┏━━
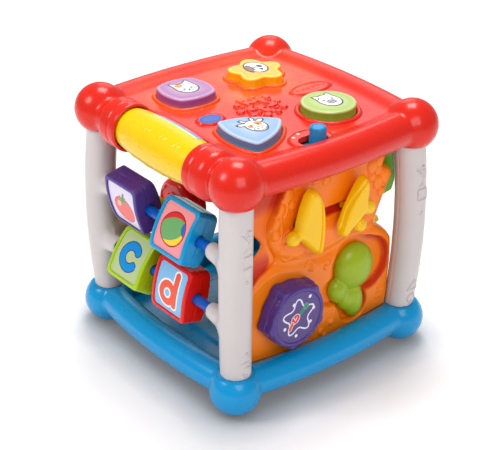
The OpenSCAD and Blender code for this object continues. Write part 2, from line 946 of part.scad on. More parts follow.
gear_yellow_at = [-15, 55.4];
gear_red_at = gear_yellow_at + 42 * [cos(55), sin(55)];
gear_purple_at = gear_red_at + 32 * [cos(-30), sin(-30)];

module gear_panel() {
    color("limegreen")
    gear_side() difference() {
        intersection() {
            union() {
                panel_extrude(plate_x - plate_t, plate_t) {
                    gear_plan();
                    translate([-50, tray_z + 0.1]) square([100, 8]);
                }
                panel_extrude(plate_x - 0.1, lobe_rise + 0.1) difference() {
                    gear_plan();
                    translate(gear_yellow_at) circle(29.5);
                    translate(gear_red_at) circle(23.5);
                    translate(gear_purple_at) circle(19.5);
                }
                shaft_posts(screw_spots);
            }
            mitre();
        }
        for (p = [gear_yellow_at, gear_red_at, gear_purple_at])
            translate([0, p[0], p[1]]) rod_x(2.6, plate_x - 10, 80);
        for (p = screw_spots) translate([0, p[0], p[1]]) rod_x(1.2, plate_x - 8, plate_x - 1);
        column_clearance(column_r + 0.4);
        rail_clearance();
        // Notch for the bead rod's boss
        translate([0, bead_reach, bead_rod_z - 1.3]) rod_x(8, 45, 70);
    }
}

module gear_panel_back() {
    color("limegreen")
    gear_side() panel_back();
}

module panel_screws() {
    color("silver")
    for (turn = [0, 90]) rotate([0, 0, turn])
        for (p = screw_spots)
            translate([plate_x - plate_t - 6.4, p[0], p[1]]) rotate([0, 90, 0]) screw(1.2, 7.8);
}

// ---- Music panel's moving pieces ----
cymbal_left_points = [
    [-16.2, 130.6], [-12.2, 129.6], [-9, 125], [-7.3, 118], [-6.8, 108], [-7.2, 96], [-8, 88.4], [-9.6, 86.2],
    [-12.6, 86.8], [-17, 91], [-20, 95.4], [-22.6, 98.4], [-26.8, 97.4], [-30.4, 97.2], [-33.2, 99.4],
    [-34, 102.6], [-33, 106], [-30.4, 107.8], [-27.2, 108], [-26.6, 112], [-26.2, 118.3], [-23.6, 125],
    [-20, 129.2]];
cymbal_right_points = [
    [25.8, 127.3], [21.4, 125.8], [15.4, 119.4], [9.6, 111], [5.6, 103.4], [4.4, 98.4], [5.4, 93.6], [8.2, 90.9],
    [11.6, 91.2], [15.4, 94.2], [19.2, 96], [20.6, 91.6], [24.4, 89.4], [28.2, 91.4], [29, 95.4], [28, 99.2],
    [31.4, 98.6], [35.2, 100.6], [36.2, 104.4], [34.6, 108], [31.2, 109.4], [29.8, 112], [30.4, 118],
    [29.2, 124.2]];
cymbal_x = 66.5;
cymbal_t = 7;

module cymbal(points, stem_y) {
    panel_extrude(cymbal_x, cymbal_t) polygon(points);
    translate([plate_x - 3, stem_y - 4, slot_z - slot_h / 2 + 0.3])
        cube([cymbal_x - plate_x + 4, 8, slot_h - 0.6]);
}

module cymbal_left() {
    color("gold") cymbal(cymbal_left_points, -15);
}

module cymbal_right() {
    color("gold") cymbal(cymbal_right_points, 17);
}

module cymbal_clip(stem_y) {
    translate([plate_x - plate_t - 2.4, stem_y - 6, slot_z - 5]) cube([2, 12, 10]);
}

module cymbal_left_clip() {
    color("silver") cymbal_clip(-15);
}

module cymbal_right_clip() {
    color("silver") cymbal_clip(17);
}

// Radius of the drum's edge at an angle, with five rounded tips
function drum_edge(a) =
    let (t = (a + 62) % 72 - 36)
    drum_r + (abs(t) < 12 ? 2.4 * cos(t * 7.5) : 0);

module tambourine() {
    color("rebeccapurple")
    translate([0, drum_at[0], drum_at[1]]) difference() {
        panel_extrude(panel_face + 0.5, drum_t - 0.5)
            polygon([for (a = [0:4:356]) [drum_edge(a) * cos(a), drum_edge(a) * sin(a)]]);
        rod_x(2.6, panel_face, panel_face + drum_t - 2.5);
        difference() {
            rod_x(drum_r - 2.2, panel_face, panel_face + drum_t - 2.4);
            rod_x(5.2, panel_face - 1, panel_face + drum_t);
        }
    }
}

module tambourine_pin() {
    color("silver")
    translate([0, drum_at[0], drum_at[1]]) {
        rod_x(2.55, plate_x - plate_t - 1, panel_face + drum_t - 3);
        rod_x(4.5, plate_x - plate_t - 2.4, plate_x - plate_t - 0.1);
    }
}

maraca_x = plate_x + 0.6;
maraca_t = 9.4;
maraca_foot_t = 5;

module maraca_plan() {
    translate([28, 64.6]) circle(16);
    translate([28, 62.4]) circle(15.6);
    translate([11.4, 49.6]) circle(8.2);
    hull() {
        translate([22.5, 44]) circle(8);
        translate([28.6, 34]) circle(8.3);
    }
    hull() {
        translate([13, 48.6]) circle(6.8);
        translate([21, 45]) circle(6.8);
    }
}

// Its foot is thinner, to pass behind the blue rail as it swings
module maraca() {
    color("yellowgreen")
    difference() {
        union() {
            panel_extrude(maraca_x, maraca_foot_t) maraca_plan();
            panel_extrude(maraca_x, maraca_t) intersection() {
                maraca_plan();
                translate(maraca_pivot) polygon([[-40, -6.2], [0, -6.2],
                    [40, -6.2 + 40 * tan(maraca_swing)], [40, 90], [-40, 90]]);
            }
            translate([0, maraca_pivot[0], maraca_pivot[1]]) rod_x(4, plate_x + 0.35, maraca_x + 1);
        }
        translate([0, maraca_pivot[0], maraca_pivot[1]])
            rod_x(2.6, plate_x - 10, maraca_x + maraca_foot_t - 0.8);
    }
}

module maraca_pin() {
    color("silver")
    translate([0, maraca_pivot[0], maraca_pivot[1]]) {
        rod_x(2.55, plate_x - plate_t - 1, maraca_x + maraca_foot_t - 1);
        rod_x(4.5, plate_x - plate_t - 2.4, plate_x - plate_t - 0.1);
    }
}

// ---- Play gears ----
function tooth_points(n, m, phase) = [
    for (i = [0:n - 1])
        let (a = phase + i * 360 / n, w = 360 / n, r = m * n / 2)
        for (p = [[-0.34, -1.05], [-0.13, 0.75], [0.13, 0.75], [0.34, -1.05]])
            [(r + p[1] * m) * cos(a + p[0] * w), (r + p[1] * m) * sin(a + p[0] * w)]];

gear_x = panel_face + 0.8;
gear_t = 9;
knob_reach = 83.6;

module play_gear(at, n, phase, knob_at) {
    translate([0, at[0], at[1]]) difference() {
        union() {
            panel_extrude(gear_x, gear_t) polygon(tooth_points(n, gear_module, phase));
            rod_x(5.4, plate_x + 0.4, gear_x + gear_t);
            if (knob_at > 0) rotate([phase + 45, 0, 0]) translate([0, knob_at, 0])
                rod_x(5, gear_x, knob_reach);
        }
        rod_x(2.6, plate_x - 10, gear_x + gear_t - 2.5);
    }
}

module gear_yellow() {
    color("gold") gear_side() play_gear(gear_yellow_at, 12, 55, 15);
}

module gear_red() {
    color("red") gear_side() play_gear(gear_red_at, 9, 255, 0);
}

module gear_purple() {
    color("rebeccapurple") gear_side() play_gear(gear_purple_at, 7, 169.286, 0);
}

module gear_pins() {
    color("silver")
    gear_side() for (p = [gear_yellow_at, gear_red_at, gear_purple_at])
        translate([0, p[0], p[1]]) {
            rod_x(2.55, plate_x - plate_t - 1, gear_x + gear_t - 3);
            rod_x(4.5, plate_x - plate_t - 2.4, plate_x - plate_t - 0.1);
        }
}

base_frame();
base_cover();
column_front();
column_right();
column_back();
column_left();
top_cover();
top_housing();
battery_door();
batteries();
battery_contacts();
circuit_board();
light_emitters();
switch_domes();
speaker();
square_button();
star_button();
triangle_button();
round_button();
mode_slider();
slider_contact();
roller();
roller_axle();
upper_axle();
lower_axle();
block_purple_front();
block_purple_back();
block_blue_front();
block_blue_back();
block_lime_front();
block_lime_back();
block_red_front();
block_red_back();
bead_rod();
bead_lime();
bead_red();
bead_yellow();
music_panel();
music_panel_back();
cymbal_left();
cymbal_right();
cymbal_left_clip();
cymbal_right_clip();
tambourine();
tambourine_pin();
maraca();
maraca_pin();
gear_panel();
gear_panel_back();
gear_yellow();
gear_red();
gear_purple();
gear_pins();
base_screws();
housing_screws();
panel_screws();
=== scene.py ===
import functools, json
from math import asin, ceil, cos, pi, radians, sin, sqrt, tan
import bpy
import numpy as np
from mathutils import Matrix, Vector


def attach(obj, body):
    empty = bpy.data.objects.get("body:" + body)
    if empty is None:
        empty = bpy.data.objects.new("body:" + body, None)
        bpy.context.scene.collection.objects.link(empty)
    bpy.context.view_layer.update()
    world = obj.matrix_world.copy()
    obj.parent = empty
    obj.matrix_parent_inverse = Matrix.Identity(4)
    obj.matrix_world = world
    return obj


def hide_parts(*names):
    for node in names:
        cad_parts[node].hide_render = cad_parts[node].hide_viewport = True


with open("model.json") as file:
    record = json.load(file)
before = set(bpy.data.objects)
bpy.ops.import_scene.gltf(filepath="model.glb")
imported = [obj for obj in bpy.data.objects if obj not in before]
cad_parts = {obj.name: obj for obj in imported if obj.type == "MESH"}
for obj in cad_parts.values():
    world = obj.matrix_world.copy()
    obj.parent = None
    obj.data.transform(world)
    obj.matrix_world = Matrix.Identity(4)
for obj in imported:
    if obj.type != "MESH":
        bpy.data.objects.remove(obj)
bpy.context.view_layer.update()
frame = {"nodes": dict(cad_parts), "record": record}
MM = 0.001
COARSE = 1.0

# ---- solids as distance functions, in mm
def most(*distances):
    return functools.reduce(np.maximum, distances)

def least(*distances):
    return functools.reduce(np.minimum, distances)

def unit(t):
    return np.clip(t, 0, 1)

def length(*parts):
    return np.sqrt(sum(p * p for p in parts))

def union(a, b, k):
    """Both solids, blended over a band of width k."""
    h = most(k - abs(a - b), 0) / k
    return least(a, b) - h * h * k * 0.25

def cut(a, b, k):
    return -union(-a, b, k)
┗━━
- REQUEST
Extract the first line above and each line after it up to and including the one with "gear_purple_at = gear_red_at", please, exactly and with nothing else.

- CORRECT ANSWER
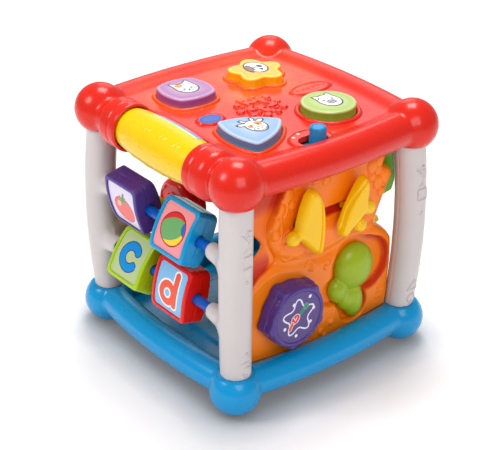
The OpenSCAD and Blender code for this object continues. Write part 2, from line 946 of part.scad on. More parts follow.
gear_yellow_at = [-15, 55.4];
gear_red_at = gear_yellow_at + 42 * [cos(55), sin(55)];
gear_purple_at = gear_red_at + 32 * [cos(-30), sin(-30)];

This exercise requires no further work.